───── Material supplied ─────

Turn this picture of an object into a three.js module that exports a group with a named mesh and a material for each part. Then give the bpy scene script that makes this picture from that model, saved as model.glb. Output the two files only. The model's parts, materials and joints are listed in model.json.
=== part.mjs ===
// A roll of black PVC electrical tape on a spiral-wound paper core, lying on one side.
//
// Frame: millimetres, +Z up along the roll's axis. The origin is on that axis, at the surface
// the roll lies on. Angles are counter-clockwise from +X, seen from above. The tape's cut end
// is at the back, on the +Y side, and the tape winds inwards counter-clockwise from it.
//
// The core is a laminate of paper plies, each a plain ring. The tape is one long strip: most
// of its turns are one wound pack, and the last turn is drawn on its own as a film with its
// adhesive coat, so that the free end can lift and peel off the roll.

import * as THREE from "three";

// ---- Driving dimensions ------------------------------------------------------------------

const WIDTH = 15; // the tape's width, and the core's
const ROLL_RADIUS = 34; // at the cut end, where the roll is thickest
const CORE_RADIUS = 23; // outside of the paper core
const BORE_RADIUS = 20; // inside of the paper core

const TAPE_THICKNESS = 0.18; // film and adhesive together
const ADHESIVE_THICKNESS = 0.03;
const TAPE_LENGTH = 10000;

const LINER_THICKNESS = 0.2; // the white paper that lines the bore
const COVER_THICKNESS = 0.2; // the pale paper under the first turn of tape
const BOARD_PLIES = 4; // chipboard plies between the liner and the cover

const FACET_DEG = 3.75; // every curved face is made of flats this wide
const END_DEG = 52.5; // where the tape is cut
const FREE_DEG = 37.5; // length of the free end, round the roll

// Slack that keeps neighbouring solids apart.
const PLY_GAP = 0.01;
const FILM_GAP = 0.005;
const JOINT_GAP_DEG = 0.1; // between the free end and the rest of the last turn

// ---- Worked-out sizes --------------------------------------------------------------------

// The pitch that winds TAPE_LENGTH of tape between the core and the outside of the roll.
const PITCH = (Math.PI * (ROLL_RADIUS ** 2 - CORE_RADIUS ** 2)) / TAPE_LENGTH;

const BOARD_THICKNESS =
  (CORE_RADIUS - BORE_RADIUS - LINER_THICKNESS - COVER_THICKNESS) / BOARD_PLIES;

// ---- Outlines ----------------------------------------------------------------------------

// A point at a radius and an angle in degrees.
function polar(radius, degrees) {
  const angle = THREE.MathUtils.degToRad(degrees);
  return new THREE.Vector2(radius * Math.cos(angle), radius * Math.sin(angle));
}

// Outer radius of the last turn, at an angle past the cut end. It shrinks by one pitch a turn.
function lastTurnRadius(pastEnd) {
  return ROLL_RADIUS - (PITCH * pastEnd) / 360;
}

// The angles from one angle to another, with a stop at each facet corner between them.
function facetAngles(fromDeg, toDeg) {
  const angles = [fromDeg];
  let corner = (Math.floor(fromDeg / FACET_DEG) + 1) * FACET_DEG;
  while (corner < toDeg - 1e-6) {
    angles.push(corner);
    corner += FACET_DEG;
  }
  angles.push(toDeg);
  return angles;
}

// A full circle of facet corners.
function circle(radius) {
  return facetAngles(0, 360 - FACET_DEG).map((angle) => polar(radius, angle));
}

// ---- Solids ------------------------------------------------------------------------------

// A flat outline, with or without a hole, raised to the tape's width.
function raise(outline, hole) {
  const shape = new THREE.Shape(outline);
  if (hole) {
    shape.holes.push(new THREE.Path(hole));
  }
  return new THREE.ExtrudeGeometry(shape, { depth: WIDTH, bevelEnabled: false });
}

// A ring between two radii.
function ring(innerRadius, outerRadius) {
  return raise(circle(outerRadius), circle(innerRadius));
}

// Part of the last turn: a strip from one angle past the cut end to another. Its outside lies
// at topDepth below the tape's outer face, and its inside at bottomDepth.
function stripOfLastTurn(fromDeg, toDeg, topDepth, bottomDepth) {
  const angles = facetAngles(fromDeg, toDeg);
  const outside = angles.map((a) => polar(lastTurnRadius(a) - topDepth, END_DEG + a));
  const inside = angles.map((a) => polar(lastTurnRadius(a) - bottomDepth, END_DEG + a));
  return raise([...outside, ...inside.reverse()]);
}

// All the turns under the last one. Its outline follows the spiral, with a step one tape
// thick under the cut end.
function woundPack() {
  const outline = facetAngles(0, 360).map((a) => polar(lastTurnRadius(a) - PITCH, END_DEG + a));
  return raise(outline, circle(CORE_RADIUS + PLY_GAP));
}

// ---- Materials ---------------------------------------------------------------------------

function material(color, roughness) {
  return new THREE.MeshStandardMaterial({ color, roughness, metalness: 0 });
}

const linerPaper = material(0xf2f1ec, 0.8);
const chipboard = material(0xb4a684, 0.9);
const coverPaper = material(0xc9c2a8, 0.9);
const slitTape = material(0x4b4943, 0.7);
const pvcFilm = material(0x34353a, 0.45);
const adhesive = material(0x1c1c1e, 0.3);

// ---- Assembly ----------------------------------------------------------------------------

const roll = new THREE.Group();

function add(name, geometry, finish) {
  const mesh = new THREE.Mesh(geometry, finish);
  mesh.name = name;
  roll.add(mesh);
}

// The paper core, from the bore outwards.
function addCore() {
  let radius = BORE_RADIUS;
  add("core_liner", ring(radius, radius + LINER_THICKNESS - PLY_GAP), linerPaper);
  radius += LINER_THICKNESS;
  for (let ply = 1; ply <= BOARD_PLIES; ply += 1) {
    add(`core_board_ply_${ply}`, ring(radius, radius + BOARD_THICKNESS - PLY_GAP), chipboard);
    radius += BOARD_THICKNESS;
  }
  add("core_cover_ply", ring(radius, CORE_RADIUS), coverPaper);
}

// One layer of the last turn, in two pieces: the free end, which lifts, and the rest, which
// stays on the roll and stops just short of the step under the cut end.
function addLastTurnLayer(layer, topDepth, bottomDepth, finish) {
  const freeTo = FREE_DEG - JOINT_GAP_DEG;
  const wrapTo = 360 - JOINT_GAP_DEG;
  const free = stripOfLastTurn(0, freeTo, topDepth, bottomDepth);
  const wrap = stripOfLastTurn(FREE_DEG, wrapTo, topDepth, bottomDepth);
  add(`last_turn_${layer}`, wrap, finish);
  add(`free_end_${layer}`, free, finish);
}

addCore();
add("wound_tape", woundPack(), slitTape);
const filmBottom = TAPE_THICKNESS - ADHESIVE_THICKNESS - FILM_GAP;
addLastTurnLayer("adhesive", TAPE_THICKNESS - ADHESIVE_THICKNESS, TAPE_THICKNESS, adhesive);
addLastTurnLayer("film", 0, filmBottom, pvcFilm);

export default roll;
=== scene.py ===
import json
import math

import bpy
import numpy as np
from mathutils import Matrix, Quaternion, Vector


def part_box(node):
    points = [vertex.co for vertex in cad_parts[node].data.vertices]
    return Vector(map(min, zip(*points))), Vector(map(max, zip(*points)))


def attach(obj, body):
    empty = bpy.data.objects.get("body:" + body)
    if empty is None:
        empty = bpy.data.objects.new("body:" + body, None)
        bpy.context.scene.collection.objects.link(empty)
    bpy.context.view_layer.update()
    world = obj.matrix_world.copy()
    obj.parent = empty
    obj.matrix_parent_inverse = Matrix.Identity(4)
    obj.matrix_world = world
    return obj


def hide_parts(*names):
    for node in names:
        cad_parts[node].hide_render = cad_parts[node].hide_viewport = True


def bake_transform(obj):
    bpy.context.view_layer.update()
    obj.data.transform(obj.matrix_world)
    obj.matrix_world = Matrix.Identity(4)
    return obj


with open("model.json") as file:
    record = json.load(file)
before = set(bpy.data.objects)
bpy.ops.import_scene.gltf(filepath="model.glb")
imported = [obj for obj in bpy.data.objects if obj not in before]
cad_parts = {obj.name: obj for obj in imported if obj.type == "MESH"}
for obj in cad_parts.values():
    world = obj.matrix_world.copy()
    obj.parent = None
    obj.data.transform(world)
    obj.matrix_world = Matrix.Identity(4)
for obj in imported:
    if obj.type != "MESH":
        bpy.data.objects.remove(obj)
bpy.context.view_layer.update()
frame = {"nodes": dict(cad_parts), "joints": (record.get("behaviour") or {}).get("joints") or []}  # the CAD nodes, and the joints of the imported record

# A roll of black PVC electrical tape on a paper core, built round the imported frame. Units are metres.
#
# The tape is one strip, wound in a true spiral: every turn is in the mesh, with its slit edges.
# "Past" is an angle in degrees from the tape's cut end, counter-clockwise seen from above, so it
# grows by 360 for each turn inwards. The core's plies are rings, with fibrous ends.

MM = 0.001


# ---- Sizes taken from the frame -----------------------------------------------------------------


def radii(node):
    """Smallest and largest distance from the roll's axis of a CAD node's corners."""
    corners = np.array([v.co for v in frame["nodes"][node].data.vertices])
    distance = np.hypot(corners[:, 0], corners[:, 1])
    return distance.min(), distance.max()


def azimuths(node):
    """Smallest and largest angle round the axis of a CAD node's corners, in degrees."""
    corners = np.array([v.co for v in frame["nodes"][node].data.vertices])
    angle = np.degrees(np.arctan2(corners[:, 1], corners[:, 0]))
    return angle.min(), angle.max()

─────
───── Material supplied ─────

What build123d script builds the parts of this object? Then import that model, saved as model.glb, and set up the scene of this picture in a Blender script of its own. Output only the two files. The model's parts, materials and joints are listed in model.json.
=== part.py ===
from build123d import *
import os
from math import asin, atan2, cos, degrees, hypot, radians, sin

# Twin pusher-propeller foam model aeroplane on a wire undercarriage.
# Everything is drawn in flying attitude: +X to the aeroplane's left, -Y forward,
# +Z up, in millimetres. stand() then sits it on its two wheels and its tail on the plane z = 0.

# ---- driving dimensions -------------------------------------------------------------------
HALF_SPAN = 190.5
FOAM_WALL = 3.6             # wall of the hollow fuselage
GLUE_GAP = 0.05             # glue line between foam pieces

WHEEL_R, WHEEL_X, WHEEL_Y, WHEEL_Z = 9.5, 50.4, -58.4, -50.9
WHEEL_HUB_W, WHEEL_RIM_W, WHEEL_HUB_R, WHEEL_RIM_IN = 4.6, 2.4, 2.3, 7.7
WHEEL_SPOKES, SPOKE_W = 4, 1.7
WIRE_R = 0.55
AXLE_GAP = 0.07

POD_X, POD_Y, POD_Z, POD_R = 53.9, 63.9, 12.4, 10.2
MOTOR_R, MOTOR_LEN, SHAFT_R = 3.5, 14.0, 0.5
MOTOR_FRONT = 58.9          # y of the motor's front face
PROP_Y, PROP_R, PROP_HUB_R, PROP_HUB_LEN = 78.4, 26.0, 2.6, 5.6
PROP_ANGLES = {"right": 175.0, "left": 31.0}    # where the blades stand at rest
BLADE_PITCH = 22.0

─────

What you will do: Repeat these lines exactly and nothing more: the one containing "wrapTo, topDepth, bottomDepth);", the one containing "obj.data.transform(world)", and all the lines between.

Answer below:
  const wrap = stripOfLastTurn(FREE_DEG, wrapTo, topDepth, bottomDepth);
  add(`last_turn_${layer}`, wrap, finish);
  add(`free_end_${layer}`, free, finish);
}

addCore();
add("wound_tape", woundPack(), slitTape);
const filmBottom = TAPE_THICKNESS - ADHESIVE_THICKNESS - FILM_GAP;
addLastTurnLayer("adhesive", TAPE_THICKNESS - ADHESIVE_THICKNESS, TAPE_THICKNESS, adhesive);
addLastTurnLayer("film", 0, filmBottom, pvcFilm);

export default roll;
=== scene.py ===
import json
import math

import bpy
import numpy as np
from mathutils import Matrix, Quaternion, Vector


def part_box(node):
    points = [vertex.co for vertex in cad_parts[node].data.vertices]
    return Vector(map(min, zip(*points))), Vector(map(max, zip(*points)))


def attach(obj, body):
    empty = bpy.data.objects.get("body:" + body)
    if empty is None:
        empty = bpy.data.objects.new("body:" + body, None)
        bpy.context.scene.collection.objects.link(empty)
    bpy.context.view_layer.update()
    world = obj.matrix_world.copy()
    obj.parent = empty
    obj.matrix_parent_inverse = Matrix.Identity(4)
    obj.matrix_world = world
    return obj


def hide_parts(*names):
    for node in names:
        cad_parts[node].hide_render = cad_parts[node].hide_viewport = True


def bake_transform(obj):
    bpy.context.view_layer.update()
    obj.data.transform(obj.matrix_world)
    obj.matrix_world = Matrix.Identity(4)
    return obj


with open("model.json") as file:
    record = json.load(file)
before = set(bpy.data.objects)
bpy.ops.import_scene.gltf(filepath="model.glb")
imported = [obj for obj in bpy.data.objects if obj not in before]
cad_parts = {obj.name: obj for obj in imported if obj.type == "MESH"}
for obj in cad_parts.values():
    world = obj.matrix_world.copy()
    obj.parent = None
    obj.data.transform(world)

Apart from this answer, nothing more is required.